Maxine Peake is an actor who wrings a lot out of her face. Which is good news, because for much of Happy Days that's as much as the audience can see of her. In Samuel Beckett's testing two-hander, the Royal Exchange's associate artist is buried waist-deep, and subsequently up to her neck, in metaphor – and more besides.
Happy Days, the most recent collaboration between Peake and director Sarah Frankcom, is almost perfect in using the theatre's striking in-the-round set-up. With Peake's Winnie and husband Willie (David Crellin) stuck in or on a revolving pyramid of scorched earth, it's as if someone has deposited a large termite mound inside a mini Hadron Collider. It's a remarkable thing to come across in any theatre; in the Royal Exchange, Naomi Dawson's set makes perfect sense.
But perhaps more a moat than a mound. There is a sense of isolation provided by a circle of water, with plastic littering the shoreline. Beckett's absurdist play may function as a metaphor for life, love and loneliness, but its protagonists are trapped within a very real pile of dirt.
From here Winnie embarks on what is an almost complete monologue, punctuated only with rare interjections from the apparently-serene Willie. She seems to fear silence; he appears to hate noise. Taken alone, Winnie's words might amount to little but the whole is greater than the sum of its parts.
She cleans her teeth, erects a parasol, chides her husband. The juxtaposition of crashing monotony and the surreal situation allows for a deep exploration of futility kept at bay by whimsy, habit and buggering on; a cream cracker, underground, on an impossible island.
Despite her predicament, Winnie tries to remain upbeat, albeit with "sorrow breaking in". Happy Days is a portrait of stoicism in an age of anxiety; of the power and powerlessness of words.
Peake's performance is reminiscent of erstwhile situation comedy's leading ladies. It's hard to not detect a little of Julie Walters, Patricia Routledge, Barbara Lott; a Sydney Lotterby housewife swallowed up by interminable days filled with mild self-reproach, pointless pleasantries and nervous verbosity.

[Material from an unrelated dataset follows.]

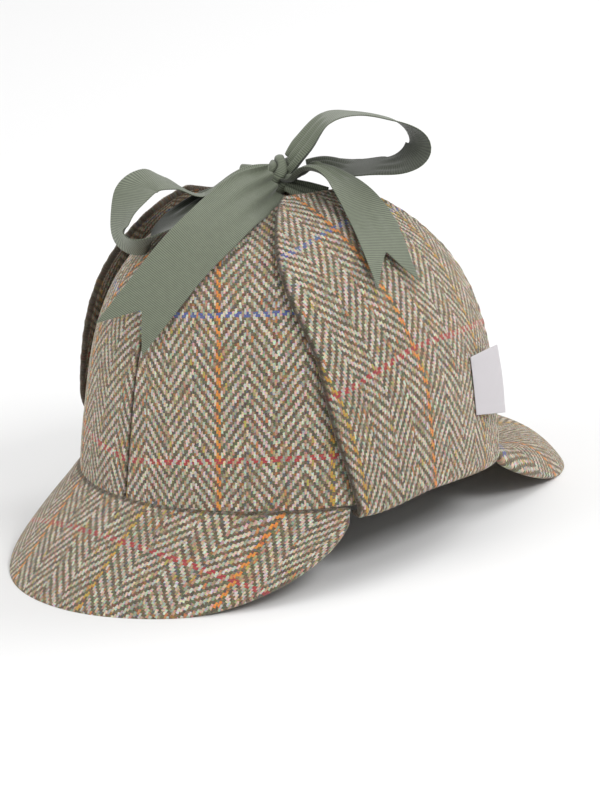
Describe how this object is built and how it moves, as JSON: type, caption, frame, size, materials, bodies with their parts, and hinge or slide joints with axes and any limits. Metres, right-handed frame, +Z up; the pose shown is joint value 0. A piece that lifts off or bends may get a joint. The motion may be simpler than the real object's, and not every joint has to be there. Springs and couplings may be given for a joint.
{
  "type": "deerstalker hat",
  "caption": "Deerstalker hat in herringbone tweed: a domed crown, a peak at the front and back, and ear flaps tied up over the top with a ribbon bow.",
  "frame": {"origin": "on the floor under the middle of the hat's box, between the two peaks it stands on", "axes": "+Z up, -Y towards the front peak, +X towards the wearer's left ear"},
  "size_m": [0.1806, 0.3025, 0.1923],
  "materials": {
    "tweed": "herringbone wool tweed with a coloured overcheck",
    "grosgrain": "ribbed sage green grosgrain ribbon",
    "label_cloth": "bare white woven satin"
  },
  "bodies": {
    "root": {"crown_front_left": "tweed", "crown_rear_left": "tweed", "crown_rear_right": "tweed", "crown_front_right": "tweed", "front_peak": "tweed", "rear_peak": "tweed", "left_ear_flap": "tweed", "right_ear_flap": "tweed", "woven_label": "label_cloth", "bow_knot": "grosgrain", "large_loop": "grosgrain", "small_loop": "grosgrain", "front_tail": "grosgrain", "side_tail": "grosgrain", "right_tie_root": "grosgrain", "left_tie_root": "grosgrain"}
  },
  "joints": []
}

If the Royal Exchange feels made for Happy Days, the Winnie could have been written for Peake. As a feat of recollection, her monologue would be impressive in itself, but Peake manages to imbue Winnie with such rich detail, using every inch of flesh available to bring nuance to her words and gestures. Even as she launches into more platitudes, her fingers worry the straggly grass beneath her.
In the second half, only her head is visible, slowly rotating while a small camera displays her visage on screens above the stage. Willie is apparently gone. Peake uses every muscle on her face to convey the growing panic, her stiff upper lip only occasionally glanced. Her voice grows more staccato, shrill, entreating. In the end, the audience is offered a choice as to how they view the many dualities Beckett serves up, but it leaves a troubling afterimage.
If Happy Days is a test of a spectator's mettle it must be gruelling indeed for Peake, who takes fulsome audience applause while still encased in the mound, moving only to dab at her brow, having been assailed by blinding lights and deafening bells while encased in theatre's most famous hillock.
She looked to breathe a sigh of relief, exhaustion, satisfaction, perhaps elation. In its own way, the audience might have joined in.